Digital Elevation Model (DEM) showing the investigated area of the Tiber River Valley and the Tyrrhenian Sea coast. Modified after TINITALY/01 square WA 6570, used with permission of the Istituto Nazionale di Geofisica e Vulcanologia, Rome. Locations of the investigated sections and interpreted boreholes are shown (open and filled circles, respectively).

Full size image

Based on the correspondence of this time span with the occurrence of Meltwater-pulse 1A (14.5–13.6 ka (refs 10 and 11)), (ref. 8) used the ages of the gravel-clay transitions in the older aggradational successions of the Paleo-Tiber River, determined through 40Ar/39Ar dating of intercalated tephra layers, as a proxy of the last four glacial terminations II through V. These ages were then compared to the astrochronologically calibrated ages (e.g. 12) and those provided by the independently dated Relative Sea-Level (RSL) curve13. A very good match was found between the timing of gravel-clay transition and that of the glacial termination provided by the isotopic record of (ref. 12) for the aggradational successions of the Paleo-Tiber River deposited in response to sea-level rise during Marine Isotopic Stage (MIS) 5.5, MIS 7.5 and MIS 11 (Epi-Tyrrhenian, Vitinia, and San Paolo Formations3, 14, 15). In contrast, an early aggradation attributed to MIS 9 preceded the astronomical age of glacial termination IV by about 15 ka (Aurelia Formation3, 8). However, comparison with the RSL curve showed correspondence between this early aggradational phase as well as other minor aggradational phases within the sedimentary successions of the Paleo-Tiber River, with peaks of sea-level rise, demonstrating the high sensibility of this proxy to record even relatively small sea-level fluctuations.

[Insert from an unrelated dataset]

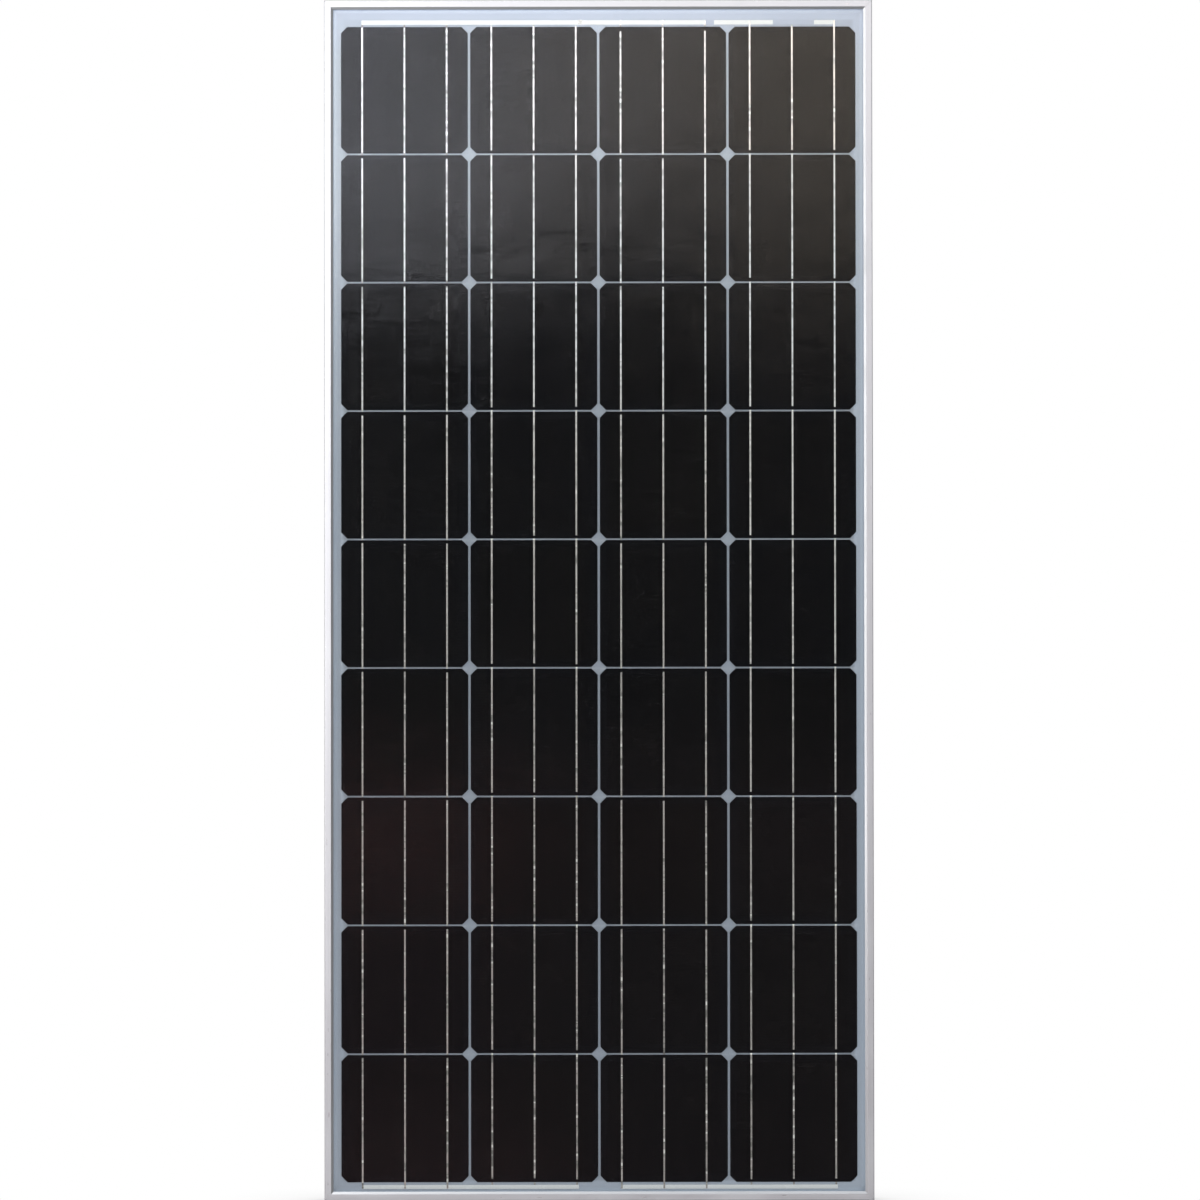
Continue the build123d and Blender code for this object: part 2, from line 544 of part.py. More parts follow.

Remarkably, no independent age constraint exists in the literature for glacial termination VI, apart from the 40Ar/39Ar ages by the Paleo-Tiber River aggradational successions3, 7, because the age of this glacio-eustatic event falls near the limit of the time interval available for U-series dating methods (ca. 500 ka). In this paper we combine four new 40Ar/39Ar ages with seven previously published ages2, 16, to constrain the timing of the aggradational succession (Valle Giulia Formation3) deposited in response to sea-level rise during MIS 13 (Table 1). In addition, we have corroborated petrographic observations with geochemical data on fourteen outcrop samples in order to provide age constraints on key volcanic deposits that are not directly dated, correlate different geologic sections, and make comparisons with published compositions for various eruptive units (Supplementary Table 1 in Supplementary information file). To accomplish this, we employed a method relying on the ratio of immobile elements (i.e. Zr/Y vs Nb/Y)17, that was successfully applied in several archaeological and tephrostratigraphic contexts18,19,20,21,22, demonstrating the potential to classify even deeply altered products.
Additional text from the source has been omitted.